Functional analyses of Toxoplasma gondii dihydroorotase reveal a promising anti‐parasitic target

Abstract Toxoplasma gondii relies heavily on the de novo pyrimidine biosynthesis pathway for fueling the high uridine‐5′‐monophosphate (UMP) demand during parasite growth. The third step of de novo pyrimidine biosynthesis is catalyzed by dihydroorotase (DHO), a metalloenzyme that catalyzes the reversible condensation of carbamoyl aspartate to dihydroorotate. Here, functional analyses of Tg DHO reveal that tachyzoites lacking DHO are impaired in overall growth due to decreased levels of UMP, and the noticeably growth restriction could be partially rescued after supplementation with uracil or high concentrations of L‐dihydroorotate in vitro. When pyrimidine salvage pathway is disrupted, both DHO H35A and DHO D284E mutant strains proliferated much slower than DHO‐expressing parasites, suggesting an essential role of both Tg DHO His35 and Asp284 residues in parasite growth. Additionally, DHO deletion causes the limitation of bradyzoite growth under the condition of uracil supplementation or uracil deprivation. During the infection in mice, the DHO‐deficient parasites are avirulent, despite the generation of smaller tissue cysts.

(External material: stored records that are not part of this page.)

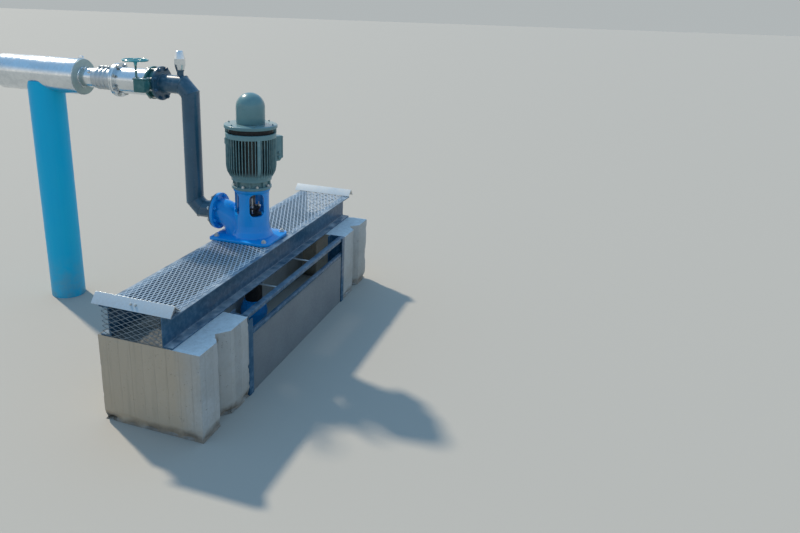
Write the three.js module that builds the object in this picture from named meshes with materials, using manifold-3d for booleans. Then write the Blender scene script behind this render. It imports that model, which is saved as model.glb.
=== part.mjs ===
// River intake station with a vertical turbine pump, in millimetres with +Z up.
// X runs along the river, +Y points to the bank, and Z = 0 is the water line.
import * as THREE from 'three';
import { mergeVertices } from 'three/addons/utils/BufferGeometryUtils.js';
import Module from 'manifold-3d';

const wasm = await Module();
wasm.setup();

// Clearance between pieces that touch
const gap = 0.3;

// Concrete box: two stepped wing walls and a back wall
const stationLength = 3600;
const wallTop = 730;
const outerBlock = 250;
const pierLength = 720;
const frontFace = -225;
const grooveWidth = 192;
const grooveDepth = 81;
const pierBack = 110;
const backWallFrom = 480;
const backWallTo = 650;

// Steel channels and the deck that lies on them
const channelHeight = 243;
const channelWidth = 85;
const channelWeb = 9;
const channelFlange = 12;
const channelInset = 6;
const deckWidth = 620;
const deckEdge = 28;
const meshThickness = 6;
const strandWidth = 7;
const meshLong = 188;
const meshShort = 76;
const endAngleLeg = 97;
const endAngleThickness = 8;
const endAngleFrom = 2;
const endAngleTo = 684;
const farAngleSeat = 16;
const panelGap = 8;
const nearPanelEdge = 70;
const farPanelEdge = 40;

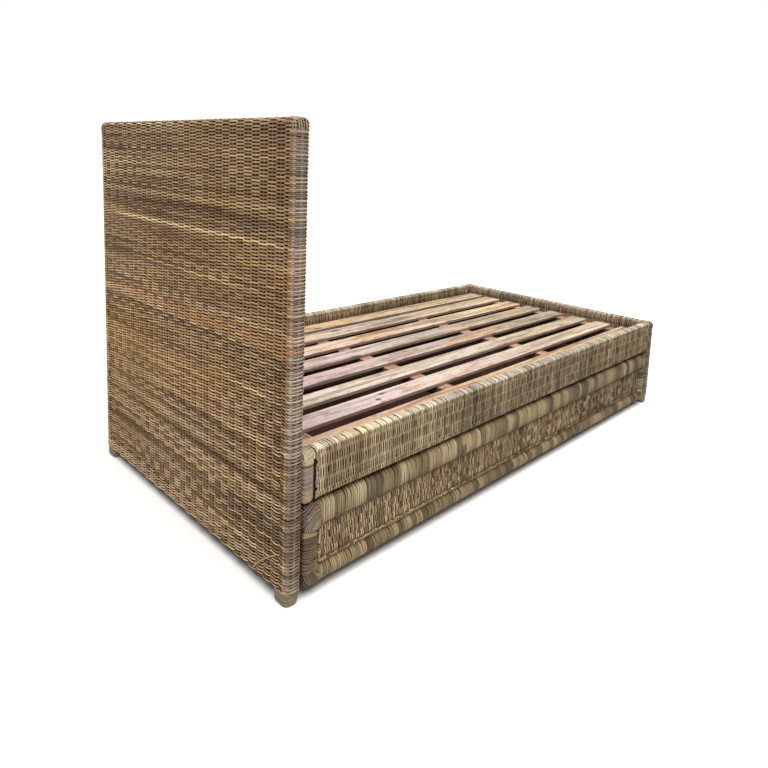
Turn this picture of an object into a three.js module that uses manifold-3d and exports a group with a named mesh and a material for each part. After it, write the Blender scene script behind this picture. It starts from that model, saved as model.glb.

The results reveal that Tg DHO contributes to parasite growth both in vitro and in vivo. The significantly differences between Tg DHO and mammalian DHO reflect that DHO can be exploited to produce specific inhibitors targeting apicomplexan parasites. Moreover, potential DHO inhibitors exert beneficial effects on enzymatic activity of Tg DHO and T. gondii growth in vitro. In conclusion, these data highlight the important role of Tg DHO in parasite growth and reveal that it is a promising anti‐parasitic target for future control of toxoplasmosis.